Saya percaya bahwa alam memiliki ambang batas. Dan saya berpendapat bahwa emisi diproduksi dari zaman dahulu meski tanpa adanya kendaraan. Hal tersebut bisa terjadi karena aktivitas manusia seperti pembakaran ataupun proses dekomposisi yang dulu terjadi secara alami. Namun produksi emisi yang terjadi secara alami tidak memiliki peran yan cukup besar dalam pelepasan karbon di udara. Dan menurutt intuisi saya hal tersebut masih dibawah ambang batas alam. Dengan kata lain masih bisa dikendalikan dan diuraikan oleh alam. 

Nah, alam selalu bisa menguraikan secara alami termasuk karbon yang dilepaskan oleh aktivitas manusia. Selagi hal tersebut berada di bawah ambang batas. Ketika hal tersebut tidak sebanding dengan kemampuan alam untuk menguraikannya maka akan terjadi ketidak seimbangan dan mengganggu terhadap keberlangsungan kehidupan. 

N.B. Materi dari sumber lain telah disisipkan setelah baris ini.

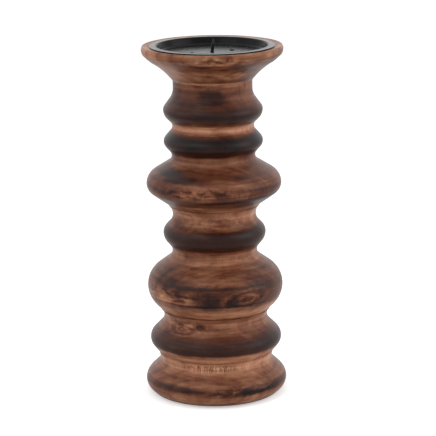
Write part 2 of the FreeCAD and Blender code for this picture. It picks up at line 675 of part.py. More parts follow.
# Floor, leaning wall and sloping flange of one sheet thickness, with its bends rounded
def makeDripPan():
    body = newBody("drip_pan")
    section = TurnedOutline(body, "section")
    section.start(None, "panFloorHeight")
    section.line("panFloorRadius", "panFloorHeight")
    floorCorner = section.place()
    section.line("panMouthRadius", "panMouthHeight")
    lipCorner = section.place()
    section.line("flangeRadius", "rimTopHeight")
    flangeEnd = section.place()
    floorLine, wallLine, flangeLine = range(3)

    sheetThickness = sizeOf("panSheet")
    floorNormal = FreeCAD.Vector(0, -1, 0)
    wallWay = (lipCorner - floorCorner).normalize()
    wallNormal = FreeCAD.Vector(wallWay.y, -wallWay.x, 0)
    flangeWay = (flangeEnd - lipCorner).normalize()
    flangeNormal = FreeCAD.Vector(flangeWay.y, -flangeWay.x, 0)

    def underCorner(corner, oneNormal, otherNormal):
        return corner + (oneNormal + otherNormal) * (sheetThickness / (1 + oneNormal.dot(otherNormal)))

    underEnd = flangeEnd + flangeNormal * sheetThickness
    underLip = underCorner(lipCorner, wallNormal, flangeNormal)
    underFloor = underCorner(floorCorner, floorNormal, wallNormal)
    edgeLine = section.looseLine(flangeEnd, underEnd)
    underFlange = section.looseLine(underEnd, underLip)
    outerWall = section.looseLine(underLip, underFloor)
    section.looseLine(underFloor, FreeCAD.Vector(0, sizeOf("panUnderHeight"), 0))
    section.arrive(None, "panUnderHeight")
    section.close()

    sketch = section.sketch
    underFloorLine = outerWall + 1
    sketch.addConstraint(Sketcher.Constraint("Horizontal", underFloorLine))
    sketch.addConstraint(Sketcher.Constraint("Perpendicular", edgeLine, flangeLine))
    bind(sketch, Sketcher.Constraint("Distance", edgeLine, sheetThickness), "sizes.panSheet")
    sketch.addConstraint(Sketcher.Constraint("Parallel", underFlange, flangeLine))
    sketch.addConstraint(Sketcher.Constraint("Parallel", outerWall, wallLine))
    wallThickness = Sketcher.Constraint("Distance", floorLine, 2, outerWall, sheetThickness)
    bind(sketch, wallThickness, "sizes.panSheet")

    pressed = revolve(body, section)
    for name, corner, size in (
        ("cornerInside", floorCorner, "panCornerRound"),
        ("cornerOutside", underFloor, "panCornerOuterRound"),
        ("lipOutside", lipCorner, "panLipOuterRound"),
        ("lipInside", underLip, "panLipRound"),
    ):
        pressed = dressEdges(body, "Fillet", name, pressed, [(corner.x, corner.y)], size)
    pocket(body, "pinHole", circleSketch(body, "pinCircle", "pinHoleRadius", "panFloorHeight"))
    hole = circleSketch(
        body, "screwCircle", "screwHoleRadius", "panFloorHeight", "screwPlaceX", "screwPlaceY")
    repeatRound(body, "screwHoles", pocket(body, "screwHole", hole), "screwCount")
    return body


# A pointed pin with a flat head and a stepped seat, leaning over towards +X
def makePricket():
    body = newBody("pricket")
    outline = TurnedOutline(body, "outline")
    outline.start(None, None)
    outline.line("pinHeadRadius", None)
    outline.line("pinHeadRadius", "pinHeadThickness")
    outline.line("pinStepRadius", "pinHeadThickness")
    outline.line("pinStepRadius", "pinStepEnd")
    outline.line("pinRadius", "pinStepEnd")
    outline.line("pinRadius", "pinShoulder")
    outline.line("pinTipRadius", "pinLength")
    outline.line(None, "pinLength")
    outline.close()
    revolve(body, outline)
    upright = FreeCAD.Vector(0, 1, 0)
    body.Placement = FreeCAD.Placement(FreeCAD.Vector(), FreeCAD.Rotation(upright, sizeOf("pinLean")))
    body.setExpression("Placement.Rotation.Angle", "sizes.pinLean")
    body.setExpression("Placement.Base.x", "sizes.pinBaseShift")
    body.setExpression("Placement.Base.z", "sizes.pinBaseHeight")
    return body


# Round-headed screws, evenly spaced round the pin, kept together as one group
def makePanScrews():
    screws = []
    for number in range(int(sizeOf("screwCount"))):
        body = newBody(f"pan_screw_{number + 1}")
        outline = TurnedOutline(body, "outline")
        outline.start(None, None)
        outline.line("screwTipRadius", None)
        outline.line("screwShankRadius", "screwPoint")
        outline.line("screwShankRadius", "screwLength")
        outline.line("screwHeadRadius", "screwLength")
        outline.dome("screwTotal")
        outline.close()
        revolve(body, outline)
        bearing = f"(sizes.screwAngle + 360 * {number} / sizes.screwCount) * 1 deg"
        body.setExpression("Placement.Base.x", f"sizes.screwCircleRadius * cos({bearing})")
        body.setExpression("Placement.Base.y", f"sizes.screwCircleRadius * sin({bearing})")
        body.setExpression("Placement.Base.z", "sizes.screwBaseHeight")
        screws.append(body)
    group = document.addObject("Part::Compound", "pan_screws")
    group.Label = "pan_screws"
    group.Links = screws
    return group


# A round felt pad under the foot, one quarter turn on from the last
def makeFeltPad(label, quarter):
    body = newBody(label)
    disc = makePad(body, "padRadius", "padThickness")
    dressEdges(body, "Chamfer", "worn", disc, [(sizeOf("padRadius"), 0)], "padEdgeBreak")
    body.setExpression("Placement.Base.x", f"sizes.padCircleRadius * cos({quarter} * 90 deg)")
    body.setExpression("Placement.Base.y", f"sizes.padCircleRadius * sin({quarter} * 90 deg)")
    return body


pieces = [
    makeBaseColumn(),
    makeMiddleColumn(),
    makeUpperColumn(),
    makeTopCup(),
    makeDowel("lower_dowel", "columnDowelLength", "lowerDowelBase"),
    makeDowel("middle_dowel", "columnDowelLength", "middleDowelBase"),
    makeDowel("upper_dowel", "upperDowelLength", "upperDowelBase"),
    makeDripPan(),
    makePricket(),
    makePanScrews(),
]
for quarter, side in enumerate(("right", "back", "left", "front")):
    pieces.append(makeFeltPad(f"felt_pad_{side}", quarter))
document.recompute()

faults = [item.Label for item in document.Objects if {"Invalid", "Error"} & set(item.State)]
for piece in pieces:
    if piece.Shape.isNull() or not piece.Shape.isValid():
        faults.append(piece.Label)
if faults:
    raise ValueError("failed: " + ", ".join(faults))

os.makedirs("parts", exist_ok=True)
for piece in pieces:
    piece.Shape.exportStep(os.path.join("parts", piece.Label + ".step"))
    box = piece.Shape.BoundBox
    print(f"{piece.Label}: {len(piece.Shape.Solids)} solid, {piece.Shape.Volume:.0f} mm3, "
          f"Z {box.ZMin:.2f} to {box.ZMax:.2f}, radius {max(box.XMax, box.YMax):.2f}")
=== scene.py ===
# Pricket candle stand: stained turned wood, a satin black pan, a pointed pin and felt feet, in a pale studio

import json
import math

import bmesh
import bpy
from mathutils import Euler, Matrix, Quaternion, Vector, noise


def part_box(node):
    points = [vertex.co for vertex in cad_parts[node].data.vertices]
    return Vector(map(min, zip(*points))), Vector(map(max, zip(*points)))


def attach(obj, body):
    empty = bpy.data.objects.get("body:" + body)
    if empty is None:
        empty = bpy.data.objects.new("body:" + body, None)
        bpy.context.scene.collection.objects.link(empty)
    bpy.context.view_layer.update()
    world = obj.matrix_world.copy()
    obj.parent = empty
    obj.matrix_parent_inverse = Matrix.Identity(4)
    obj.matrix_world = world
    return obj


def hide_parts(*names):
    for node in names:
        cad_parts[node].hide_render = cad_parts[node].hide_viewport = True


mm = 0.001

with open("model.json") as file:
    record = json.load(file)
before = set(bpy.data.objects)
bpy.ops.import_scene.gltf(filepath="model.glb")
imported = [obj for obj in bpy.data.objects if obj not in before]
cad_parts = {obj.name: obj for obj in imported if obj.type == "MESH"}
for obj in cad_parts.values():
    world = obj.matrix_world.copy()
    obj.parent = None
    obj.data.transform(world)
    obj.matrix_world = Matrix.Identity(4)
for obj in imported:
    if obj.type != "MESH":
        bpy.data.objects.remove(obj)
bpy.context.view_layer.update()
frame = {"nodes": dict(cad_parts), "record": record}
print("stage: frame loaded")


# Colours and node graphs

def paint(red, green, blue):
    # a linear colour from display values of 0 to 255, by the sRGB curve
    def linear(value):
        share = value / 255
        return share / 12.92 if share <= 0.04045 else ((share + 0.055) / 1.055) ** 2.4
    return (linear(red), linear(green), linear(blue), 1.0)


class Graph:
    # adds nodes to one tree and returns sockets that can be passed on

    def __init__(self, tree):
        self.tree = tree

    def fill(self, socket, value):
        if isinstance(value, bpy.types.NodeSocket):
            self.tree.links.new(value, socket)
        else:
            socket.default_value = value

    def fillAll(self, node, inputs):
        for name, value in inputs.items():
            self.fill(node.inputs[name], value)

    def add(self, kind, inputs=None, **settings):
        node = self.tree.nodes.new(kind)
        for name, value in settings.items():
            setattr(node, name, value)
        self.fillAll(node, inputs or {})
        return node

    def math(self, operation, *values):
        inputs = dict(enumerate(values))
        return self.add("ShaderNodeMath", inputs, operation=operation).outputs[0]

    def vector(self, operation, *values):
        node = self.add("ShaderNodeVectorMath", dict(enumerate(values)), operation=operation)
        return node.outputs["Value" if operation in ("LENGTH", "DOT_PRODUCT") else "Vector"]

    def scaled(self, place, x, y, z):
        return self.vector("MULTIPLY", place, (x, y, z))

    def sized(self, place, size):
        inputs = {"Vector": place, "Scale": size}
        return self.add("ShaderNodeVectorMath", inputs, operation="SCALE").outputs["Vector"]

    def plus(self, value, extra, share):
        # value + extra * share
        return self.math("MULTIPLY_ADD", extra, share, value)

    def centred(self, value, middle=0.5):
        return self.math("SUBTRACT", value, middle)

    def split(self, place):
        return self.add("ShaderNodeSeparateXYZ", {"Vector": place}).outputs

    def join(self, x, y, z):
        return self.add("ShaderNodeCombineXYZ", {"X": x, "Y": y, "Z": z}).outputs["Vector"]

    def noise(self, place, scale, detail=2.0, roughness=0.5):
        # scale is how many humps there are to a mm: one number, or one for each axis
        if isinstance(scale, tuple):
            place, scale = self.scaled(place, *scale), 1.0
        inputs = {"Vector": place, "Scale": scale, "Detail": detail, "Roughness": roughness}
        return self.add("ShaderNodeTexNoise", inputs)

    def level(self, value, low, high, start=0.0, end=1.0, smooth=True):
        kind = "SMOOTHSTEP" if smooth else "LINEAR"
        inputs = {"Value": value, "From Min": low, "From Max": high, "To Min": start, "To Max": end}
        return self.add("ShaderNodeMapRange", inputs, interpolation_type=kind).outputs["Result"]

    def spread(self, noise, start, end):
        # most of a noise lies between 0.3 and 0.7
        return self.level(noise, 0.3, 0.7, start, end, smooth=False)

    def ramp(self, factor, stops):
        node = self.add("ShaderNodeValToRGB", {"Fac": factor})
        elements = node.color_ramp.elements
        while len(elements) < len(stops):
            elements.new(0.5)
        for element, (place, value) in zip(elements, stops):
            element.position = place
            element.color = value if isinstance(value, tuple) else (value, value, value, 1.0)
        return node.outputs["Color"]

    def blend(self, factor, first, second):
        inputs = {0: factor, 6: first, 7: second}  # a Mix node's sockets for colours
        node = self.add("ShaderNodeMix", data_type="RGBA")
        self.fillAll(node, inputs)
        return node.outputs[2]

    def group(self, tree, inputs):
        return self.add("ShaderNodeGroup", inputs, node_tree=tree).outputs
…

Alam, melalui hutan menyerap karbon yang dihasilkan dan menguraikannya. Dan hutan hanya salah satu  medium alam untuk menguraikan dan membangun keseimbangan. Masih banyak medium lainnya, yan apabila kita lihat kondisinya cukup mengkhawatirkan seperti laut dan juga sungai. Pun dengan hutan yang hari demi hari luasannya semakin menyempit. Semakin berkurang pula apa yang diserap dan diuraikan. Kondisi demikian tentu berpengaruh terhadap keseimbangan dan juga kehidupan itu sendiri. 

Terlepas dari akar masalah yang perlu ditemukan dengan kajian yang ilmiah, keberadaan pengurai yang tersedia secara alami perlu dipertahankan. Hutan harus dikembalikan, bukan hanya sekedar dipertahankan. 

Jakarta adalah metropolitan, berapa luas kawasan hijau dan hutan dari dahulu sampai dengan saat ini yang telah berubah. Jakarta harus tetap memiliki pengurai sebagai paru paru yang tersebar bagaikan rongga-ringga hijau dalam kota. Lebih menarik jika membentuk kawasan yang layaknya hutan alami, bukan hanya sekedar hutan kota. 

Sabuk hijau menjadi suatu hal yang menarik. Mengelilingi jakarta dengan hutan tropis sebagai pengurai karbon dan menghembuskan kesegaran semua yang beraktifitas di metropolitan. Membuat kawasan hutan disekitara pinggiran kota barangkali menjadi ide yang bisa dipertimbangkan. Bagaimana ada kawasan hutan yang memiliki ketebalan yang cukup lebar serta heterogen. Seperti benteng yang mengelilingi kota, tetapi bukan terbuat dari batu tapi hutan sebagai sabuk hijau yang mengepung kota.